On parent pointers in SXML trees

* Abstract

In this article we discuss and compare five different methods of
determining the parent of an SXML node. The existence of these methods
is a crucial step in a constructive proof that SXML is a complete
model of the XML Information set, and SXPath is a complete
implementation of the XPath Recommendation. Four of the five
techniques of determining the parenthood require no mutations, and can
be implemented in a pure and strict functional language. Three of the
five techniques rely on annotations attached to SXML nodes. The
techniques differ in the nature of the annotations and in the time
complexity of attaching and using these annotations.  The complete
source code of four techniques is included.

* Definitions of terms

See
	http://pobox.com/~oleg/ftp/Scheme/xml.html
for the definitions of SXML, SXPath, and other terms used in this
article.


* Introduction

An XML processing application may need to locate a parent, an
ancestor, or a sibling of the current XML element. The XPath
Recommendation specifies "parent::", "ancestor::" and various sibling
axes for that purpose. Correspondingly, an item in an XPath data
structure, or in the XML Information set in general, has a "parent"
property. That property is an upward link from a child to its
parent. S-expressions then seem lacking in that respect: S-expressions
represent directed trees and trees cannot have upwards pointers. It
may appear therefore that S-expressions cannot properly model the XML
information set. One might conclude that SXML -- an abstract syntax
tree of an XML document in the form of S-expressions -- is deficient
and the SXML query language (SXPath) cannot fully implement the XPath
Recommendation.

In this article we consider three major approaches for locating the
parent of an SXML node. One approach is to search the SXML tree for a
parent, the second approach relies on SXML trees decorated with some
kind of parent "pointers". The third approach is based on a query
re-writing.  Each approach entails a trade-off among these parameters:
space and time complexities of adding annotations to SXML nodes; speed
of locating the parent; space leaks and undesired sharing; complexity
of serialization and de-serialization of the annotated SXML;
generality; functional purity.

The approach of annotating the SXML tree with parent "pointers" is
particularly tricky. Parent pointers, if taken literally, turn a tree
into a doubly connected graph. It is far from straightforward to
create cyclical structures in a pure functional way. Furthermore, the
double connectivity is a curse. We can no longer compare two SXML
fragments with 'equal?' or print them with 'display' or 'write'. SXML
datastructures with true parent pointers require extra care, to avoid
inadvertently following the back pointer and thus falling into an
infinite loop. The double connectivity has a more serious problem. If
we take a node from an SXML tree and move it into another tree, the
node still points to its original parent, and to its parent, and
eventually to the root of the whole tree. A serious space leak ensues:
If we reference only a leaf node, the entire datastructure is
reachable and cannot be garbage collected.

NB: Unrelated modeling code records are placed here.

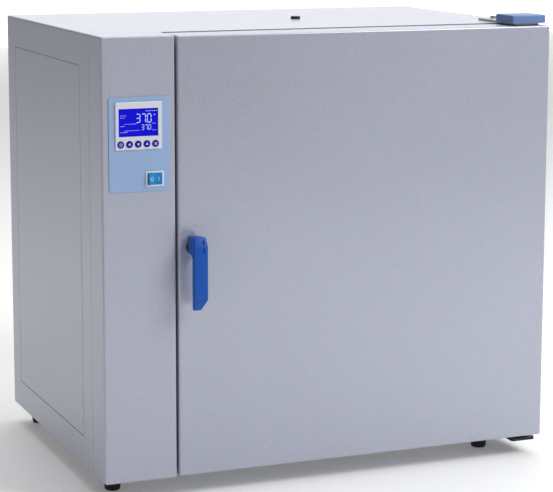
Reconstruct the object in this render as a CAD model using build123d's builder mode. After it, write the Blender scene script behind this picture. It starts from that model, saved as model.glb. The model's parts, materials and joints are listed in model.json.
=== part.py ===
from build123d import *
import os

os.makedirs("parts", exist_ok=True)

# A bench incubator: a folded steel cabinet on four feet, a control column at the
# left front, a deep insulated door hinged at the right, an inner glass door and a
# steel chamber with wire shelves. X runs to the right, Y to the rear, Z up.
# The origin is on the ground, under the middle of the whole object.

# Cabinet
BODY_W = 820.0  # across the control column and the door
BODY_H = 740.0  # case alone, without feet and hinge cover
BODY_D = 580.0  # door front to the rear edge of the case
SHEET = 1.2  # folded steel of the case, the column and the door
FOLD_R = 3.5  # outside radius of a folded edge
RETURN_W = 12.0  # width of a turned-in edge or ledge
REAR_INSET = 3.0  # rear panel behind the rear edge of the case
PAN_EDGE = 20.0  # upturned edge of the base pan

# Clearances
FIT = 0.2  # between fixed pieces
RUNNING = 0.3  # between a moving piece and what it passes
BEARING = 0.08  # a shaft in its bore, on the radius

# Control column and door
COLUMN_W = 125.5
COLUMN_D = 65.0
COLUMN_SEAM = 0.8  # column to case, seen on the left side
COLUMN_GAP = 4.0  # column to door
DOOR_T = 65.0
DOOR_CLEAR = 1.2  # door to the top and bottom planes of the case
SEAL_GAP = 7.0  # door to the face of the cabinet
GASKET_W = 20.0
GASKET_R = 8.0
GASKET_MARGIN = 10.0  # throat edge to the inner edge of the gasket
DOOR_FIELD = 5.0  # raised field of the door's inner panel
DOOR_FIELD_MARGIN = 10.0

# Throat and chamber
COMPARTMENT_W = 168.0  # left side of the case to the electrics plate
WALL_LEFT = 39.6
WALL_RIGHT = 78.0
WALL_TOP = 92.8
WALL_BOTTOM = 91.6
WALL_REAR = 73.6
BLANKET = 50.0  # insulation laid round the chamber
LINER = 1.0
LINER_R = 10.0
THROAT_D = 28.0  # face of the cabinet to the seat of the glass door
SEAT_W = 15.0
BREAKER = 2.0  # moulded frame round the throat
BREAKER_LIP = 6.0

# Service panel on the left side, from the door's front, rear, bottom and top
SERVICE_FRONT = 119.0
SERVICE_REAR = 50.0
SERVICE_LOW = 52.0
SERVICE_TOP = 54.0
SERVICE_GAP = 1.5

# Feet
FOOT_H = 36.0
FOOT_R = 17.0
FOOT_TIP_R = 11.5
FOOT_WEB = 8.0
FOOT_EDGE = 1.5  # broken edge round the tip
FOOT_LEFT = 40.0
FOOT_RIGHT = 78.0
FOOT_FRONT = 90.0
FOOT_REAR = 30.0

# Screws
M6_R = 3.0
M6_HEAD_R = 5.5
M6_HEAD_H = 4.0
M6_LENGTH = 16.0
M4_R = 2.0
M4_HEAD_R = 4.0
M4_LENGTH = 8.0

# Door hinges, measured from the door's right edge and front face
PIVOT_IN = 22.0
PIVOT_BACK = 25.0
HINGE_PIN_R = 5.0
HINGE_PIN_REACH = 20.0
BUSH_R = 8.0
BUSH_FLANGE_R = 11.0
BRACKET_T = 4.0
BRACKET_W = 48.0
BRACKET_IN = 63.0  # right side of the case to the bracket's left edge
BRACKET_FRONT = 12.0
BRACKET_REACH = 78.0  # bracket behind the face of the cabinet
BRACKET_SCREW_IN = 30.0  # face of the cabinet to the first screw
BRACKET_SCREW_END = 14.0  # last screw to the end of the bracket
LOWER_BRACKET_T = 5.0
LOWER_BRACKET_W = 46.0
LOWER_BRACKET_IN = 51.0
COVER_W = 65.0
COVER_D = 62.0
COVER_H = 14.0
COVER_RAISE = 3.0
COVER_FRONT = 4.0
COVER_RIGHT = 7.0
COVER_WALL = 2.0

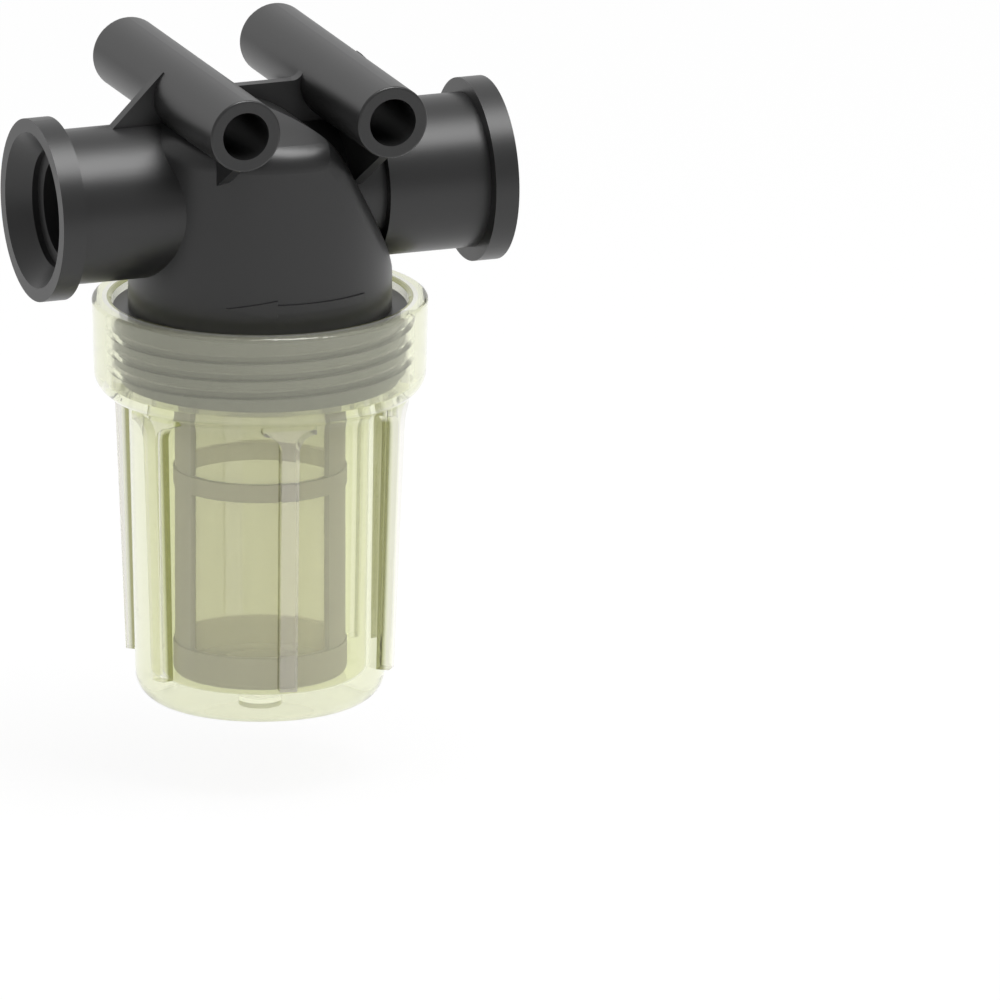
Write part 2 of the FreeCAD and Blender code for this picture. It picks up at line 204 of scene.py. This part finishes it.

We demonstrate three implementations of the annotation-based
approach. One of them turns an SXML structure into a general cyclic
graph, another makes an SXML structure a DAG. The third implementation
adds the parent "pointers" to SXML tree and still keeps the data
structure a tree, with only a single path between any two nodes.

	  - Searching for a parent in a SXML tree
	  - Parent pointers as SXML node annotations
	  - A genuine _tree_ with thunked parent pointers
	  - Building an SXML tree with parent pseudo-pointers
	  - Rewriting an XPath query to avoid backward axes

Only one method requires mutation. All other techniques in this
article are purely functional and can be implemented in a strict
functional language. The dictionary-based implementation seems to
offer the best trade-off. The annotated SXML tree can be created "on
the fly," as we parse the XML document. The annotated SXML can be
easily serialized and reconstructed. The approach avoids space leaks
caused by undesired sharing. If the dictionary of nodes is implemented
using an appropriate data structure such as a hash table, locating the
parent of a node is efficient.


The first four techniques are implemented in the source code file
parent-pointers.scm that accompanies the article. The code has been
checked in the SSAX CVS repository as
	SSAX/examples/parent-pointers.scm
You can also view the code as
 http://cvs.sf.net/cgi-bin/viewcvs.cgi/ssax/SSAX/examples/parent-pointers.scm

The code verifies the four parenthood techniques by printing out
ancestorial chains for a sample XML document. For each element in the
sample document, we print the names of its parent element, its
grandparent element, etc. The function to print ancestorial chains,
'print-ancestors', is generic. It takes a source SXML tree and a
get-parent function. Each of the four techniques implemented in
parent-pointers.scm computes the SXML data structure in its own way
(with its own annotations, if any) and defines its own get-parent
function. For simplicity, the source code parent-pointers.scm elides
XML attributes and namespaces. The full source code of SSAX and
SXPathLib implements parenthood queries without any simplifications.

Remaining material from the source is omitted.